_Goal_
Identify and pull out each line of the entries in which "picture" occurs.

_Rows_
§

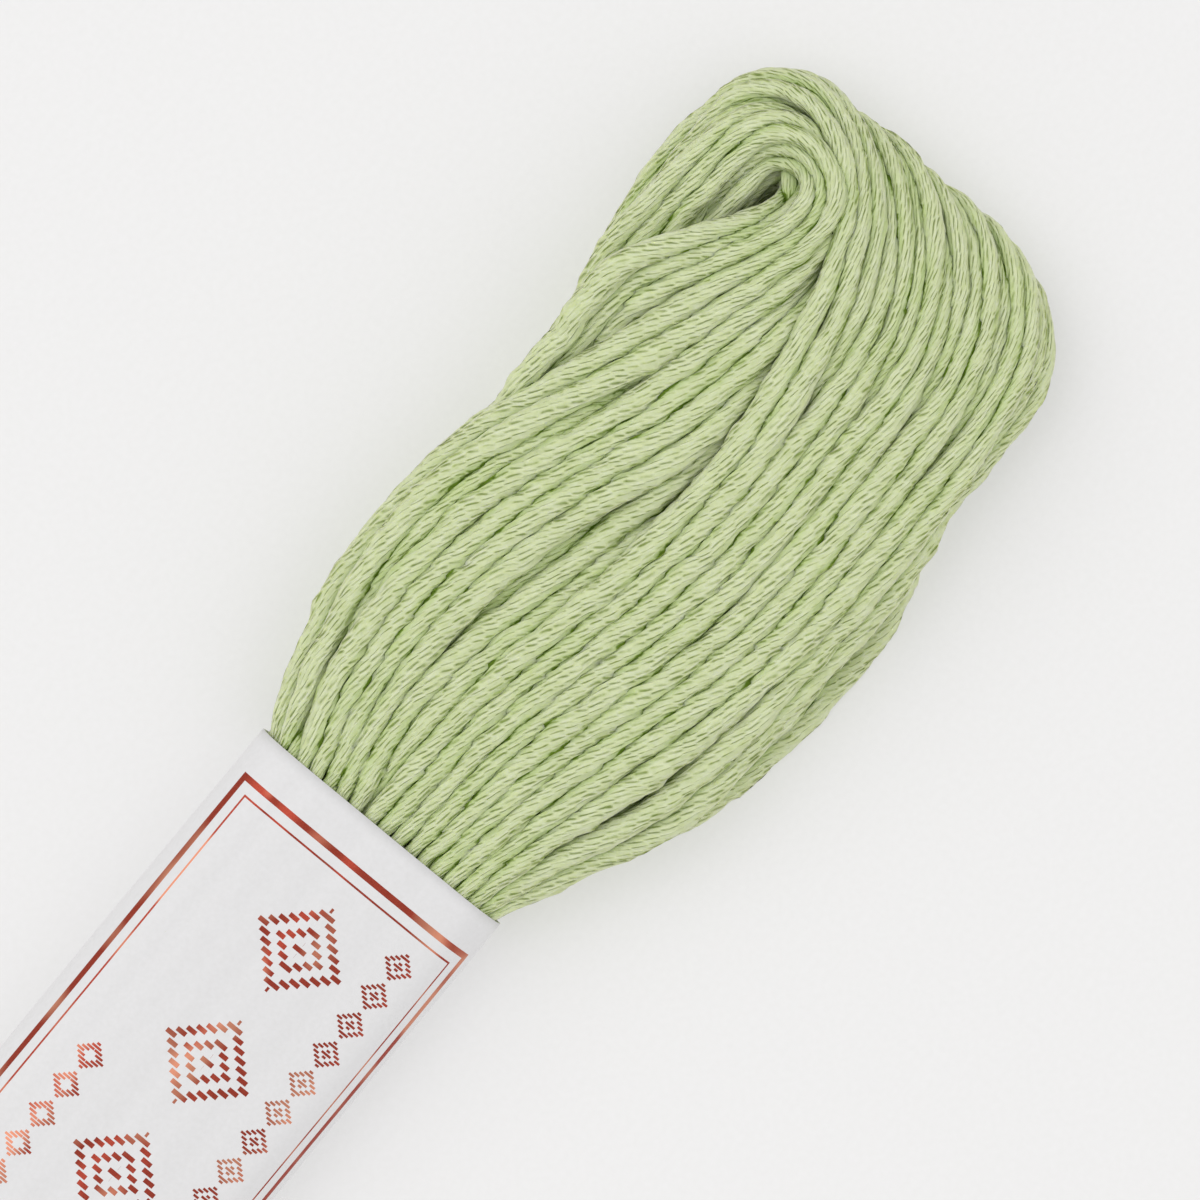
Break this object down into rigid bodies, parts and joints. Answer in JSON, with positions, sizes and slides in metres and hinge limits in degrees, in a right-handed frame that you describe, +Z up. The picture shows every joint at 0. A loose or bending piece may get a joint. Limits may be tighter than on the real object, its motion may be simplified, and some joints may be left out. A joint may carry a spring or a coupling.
{
  "type": "skein of embroidery floss",
  "caption": "Flat skein of soft-twisted cotton embroidery thread held by a paper band round its middle, fanned out at both ends where its turns fold over.",
  "frame": {"origin": "centre of the bounding box's underside, on the surface that the skein lies on", "axes": "+X along the length towards the longer loop end, +Z up from the surface, +Y to the side of the eyes in the turns"},
  "size_m": [0.1754, 0.038, 0.0091],
  "materials": {
    "cotton_thread": "soft-twisted matt cotton, pale green",
    "coated_paper": "smooth coated white paper with a red foil print"
  },
  "bodies": {
    "root": {"thread_hank": "cotton_thread", "paper_band": "coated_paper"}
  },
  "joints": []
}
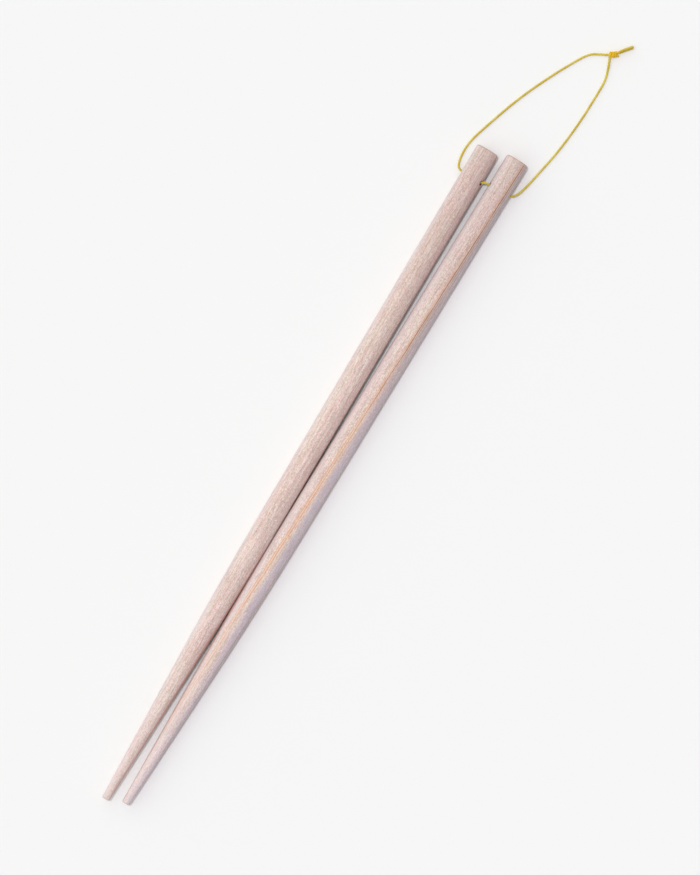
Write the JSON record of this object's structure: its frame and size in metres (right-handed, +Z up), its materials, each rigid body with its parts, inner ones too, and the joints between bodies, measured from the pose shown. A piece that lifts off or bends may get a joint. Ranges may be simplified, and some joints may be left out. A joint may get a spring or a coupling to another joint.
{
  "type": "pair of wooden chopsticks",
  "caption": "Long round tapered wooden cooking chopsticks, tied at the thick ends by a thin yellow cord threaded through cross holes and knotted into a hanging loop.",
  "frame": {"origin": "middle of the two sticks' footprint on the surface that they lie on", "axes": "+X along the pair from the tips to the thick ends, halfway between the two sticks; +Y towards the left stick as seen from above with the thick ends away; +Z up"},
  "size_m": [0.4016, 0.0419, 0.0105],
  "materials": {
    "wood": "bare sanded pale wood with fine straight grain",
    "cord": "twisted yellow thread with a slight sheen"
  },
  "bodies": {
    "root": {"left_chopstick": "wood", "right_chopstick": "wood", "hanging_cord": "cord", "cord_knot": "cord"}
  },
  "joints": []
}
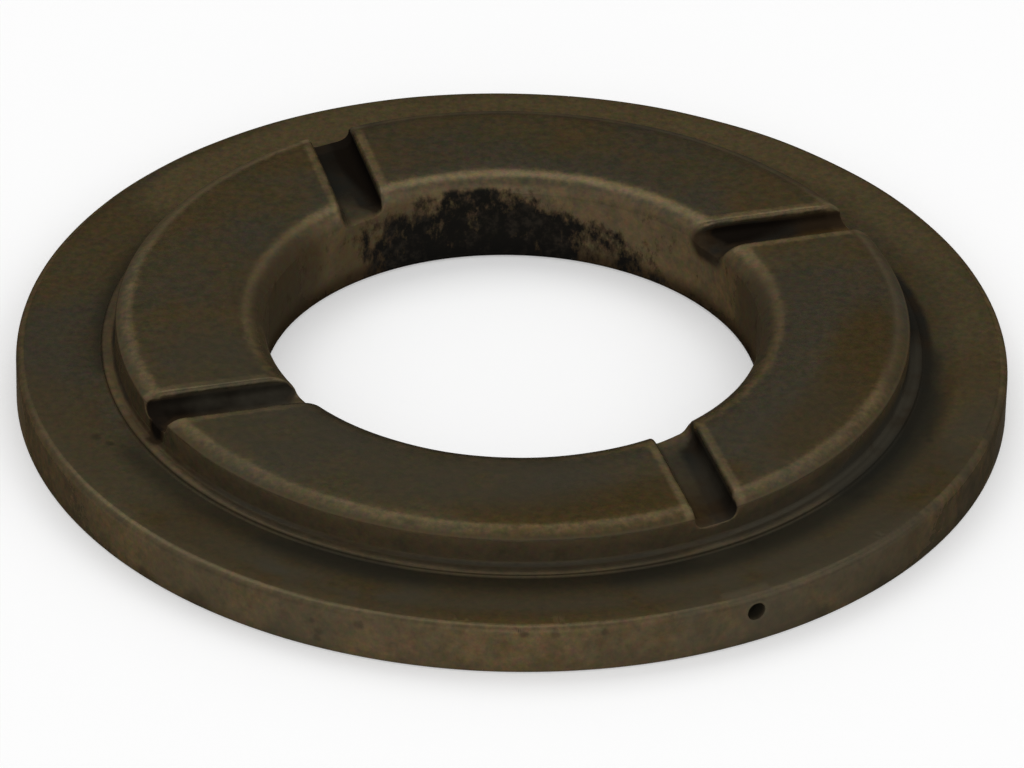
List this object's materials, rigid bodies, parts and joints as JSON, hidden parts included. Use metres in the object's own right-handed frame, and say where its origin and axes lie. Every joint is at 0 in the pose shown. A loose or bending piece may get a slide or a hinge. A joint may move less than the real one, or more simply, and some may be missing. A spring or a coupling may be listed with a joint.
{
  "type": "flanged thrust washer with oil grooves",
  "caption": "Round bronze thrust washer with a flange, a raised bearing boss, a plain bore and oil grooves across the boss face.",
  "frame": {"origin": "centre of the flange's seat face, on the bore axis, with the seat on z = 0", "axes": "+Z along the bore axis, from the seat towards the grooved bearing face; -Y is the side that the picture looks from"},
  "size_m": [0.08, 0.08, 0.0075],
  "materials": {
    "bronze": "aged dark bronze, satin, with bright worn edges"
  },
  "bodies": {
    "root": {"washer": "bronze"}
  },
  "joints": []
}
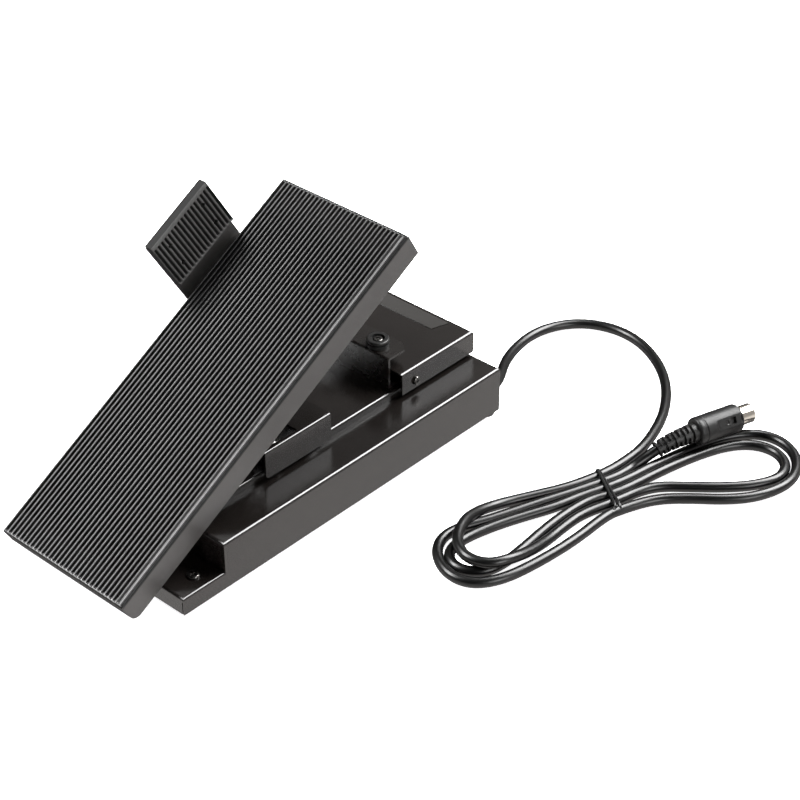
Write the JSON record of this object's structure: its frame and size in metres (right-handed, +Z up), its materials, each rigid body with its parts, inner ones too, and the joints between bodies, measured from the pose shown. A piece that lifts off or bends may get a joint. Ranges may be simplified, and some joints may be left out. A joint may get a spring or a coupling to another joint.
{
  "type": "organ expression pedal",
  "caption": "Organ expression pedal: ribbed treadle on a black steel base with a sideways kick switch beside its toe end, and a fixed cord tied in a hank with a round plug.",
  "frame": {"origin": "centre of the bottom plate, 0.5 mm above its pressed middle's underside and level with its rim's; the rubber feet stand 2 mm below it", "axes": "+Z up, +Y from the heel end to the toe end, +X to the player's right, where the cord lies"},
  "size_m": [0.3406, 0.4587, 0.1794],
  "materials": {
    "black_steel": "satin black enamel",
    "treadle_steel": "finely textured black enamel",
    "zinc_steel": "satin black enamel on inner brackets",
    "bright_steel": "bright plated steel",
    "black_screws": "black plated",
    "black_rubber": "matt moulded rubber",
    "ribbed_mat": "satin ribbed rubber",
    "moulded_plastic": "moulded, fine texture",
    "light_plastic": "natural nylon",
    "brass_parts": "plated contact pins",
    "nickel": "nickel plated",
    "circuit_board": "phenolic board",
    "badge": "dark brushed plate with no text",
    "cord_jacket": "smooth satin PVC jacket",
    "wire_tie": "plastic covered wire"
  },
  "bodies": {
    "base": {"bottom_plate": "black_steel", "front_tray": "black_steel", "main_housing": "black_steel", "center_deck": "black_steel", "pivot_cover": "black_steel", "rear_box": "black_steel", "badge_plate": "badge", "toe_stop_bracket": "zinc_steel", "hinge_bracket": "zinc_steel", "pivot_shaft": "bright_steel", "pivot_bushes": "moulded_plastic", "retaining_clips": "bright_steel", "friction_washers": "moulded_plastic", "rubber_feet": "black_rubber", "chassis_screws": "bright_steel", "tray_posts": "bright_steel", "tray_screws": "black_screws", "rear_box_screws": "black_screws", "toe_bumpers": "black_rubber", "bumper_screws": "black_screws", "heel_bumpers": "black_rubber", "pot_body": "nickel", "pot_bracket": "zinc_steel", "pot_nut": "bright_steel", "cord_grommet": "black_rubber", "cord_clamp": "moulded_plastic", "board_spacers": "moulded_plastic", "terminal_board": "circuit_board", "cord_lead": "cord_jacket", "cord_hank": "cord_jacket", "cord_tail": "cord_jacket", "hank_tie": "wire_tie", "plug_strain_relief": "moulded_plastic", "plug_body": "moulded_plastic", "plug_shell": "nickel", "plug_insert": "light_plastic", "plug_pins": "brass_parts"},
    "treadle": {"treadle_pan": "treadle_steel", "treadle_mat": "ribbed_mat", "treadle_hanger": "zinc_steel", "heel_stop_channel": "zinc_steel", "toe_stop_channel": "zinc_steel", "drive_sector": "zinc_steel", "kick_hinge_bracket": "zinc_steel", "kick_hinge_pin": "bright_steel", "kick_spring": "bright_steel", "switch_body": "moulded_plastic", "switch_bracket": "zinc_steel"},
    "pot_rotor": {"pot_shaft": "bright_steel", "drive_pinion": "light_plastic"},
    "kick_arm_body": {"kick_arm": "treadle_steel", "kick_pad": "black_rubber", "kick_pad_screws": "black_screws"},
    "plunger_body": {"switch_plunger": "light_plastic"}
  },
  "joints": [
    {"name": "treadle_pitch", "type": "hinge", "parent": "base", "child": "treadle", "pos_m": [0, -0.035, 0.049], "axis": [-1, 0, 0], "range_deg": [0, 27]},
    {"name": "pot_turn", "type": "hinge", "parent": "base", "child": "pot_rotor", "pos_m": [-0.0265, -0.01202, 0.03291], "axis": [-1, 0, 0], "range_deg": [-102, 2]},
    {"name": "kick_press", "type": "hinge", "parent": "treadle", "child": "kick_arm_body", "pos_m": [-0.03, 0.01693, 0.11637], "axis": [0, -0.8669, -0.4985], "range_deg": [0, 6], "stiffness_Nm_per_rad": 0.5, "springref_deg": -17.19},
    {"name": "plunger_press", "type": "slide", "parent": "treadle", "child": "plunger_body", "axis": [0, -0.4985, 0.8669], "range_m": [0, 0.0017], "stiffness_N_per_m": 60, "springref_m": -0.004}
  ],
  "couplings": [
    {"joint": "pot_turn", "follows": "treadle_pitch", "ratio": -3.6667},
    {"joint": "plunger_press", "follows": "kick_press", "m_per_rad": 0.0152}
  ]
}
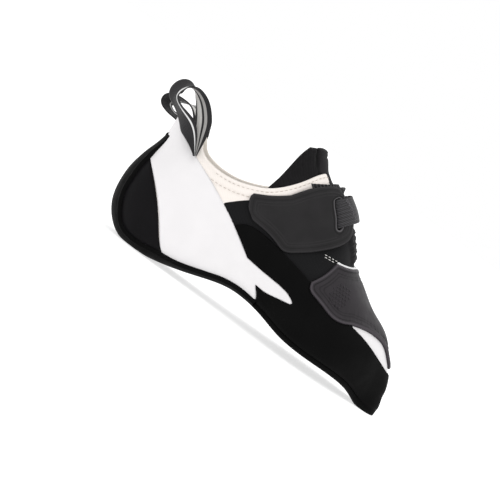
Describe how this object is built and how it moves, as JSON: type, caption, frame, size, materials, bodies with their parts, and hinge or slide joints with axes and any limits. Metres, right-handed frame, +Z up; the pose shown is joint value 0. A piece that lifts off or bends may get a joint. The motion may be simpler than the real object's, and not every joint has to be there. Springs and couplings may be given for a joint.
{
  "type": "climbing shoe",
  "caption": "Downturned climbing shoe for the right foot, with a hollow upper, a single strap over the instep, a rubber heel band, toe patch and rand, and loops to pull it on.",
  "frame": {"origin": "on the floor, under the middle of the flat spot of the heel", "axes": "+X towards the toe, +Y towards the inner side of the foot, +Z up"},
  "size_m": [0.2561, 0.0861, 0.139],
  "materials": {
    "rubber_black": "matte moulded rubber",
    "rubber_grey": "matte moulded rubber with raised lines",
    "fabric_cream": "soft lined textile",
    "fabric_black": "knitted textile",
    "panel_white": "smooth coated microfibre",
    "webbing_black": "woven tape"
  },
  "bodies": {
    "root": {"upper": "fabric_cream", "insole": "fabric_cream", "heel_band": "rubber_black", "outsole": "rubber_black", "forefoot_rand": "rubber_black", "heel_cup_outer": "rubber_black", "heel_cup_inner": "rubber_black", "heel_panel": "panel_white", "toe_patch": "rubber_grey", "tongue": "fabric_black", "strap_elastic": "fabric_black", "strap_tab": "rubber_black", "strap_webbing": "webbing_black", "pull_loop_outer": "webbing_black", "pull_loop_inner": "webbing_black"}
  },
  "joints": []
}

§

_The completed task_
Break this object down into rigid bodies, parts and joints. Answer in JSON, with positions, sizes and slides in metres and hinge limits in degrees, in a right-handed frame that you describe, +Z up. The picture shows every joint at 0. A loose or bending piece may get a joint. Limits may be tighter than on the real object, its motion may be simplified, and some joints may be left out. A joint may carry a spring or a coupling.
  "frame": {"origin": "centre of the flange's seat face, on the bore axis, with the seat on z = 0", "axes": "+Z along the bore axis, from the seat towards the grooved bearing face; -Y is the side that the picture looks from"},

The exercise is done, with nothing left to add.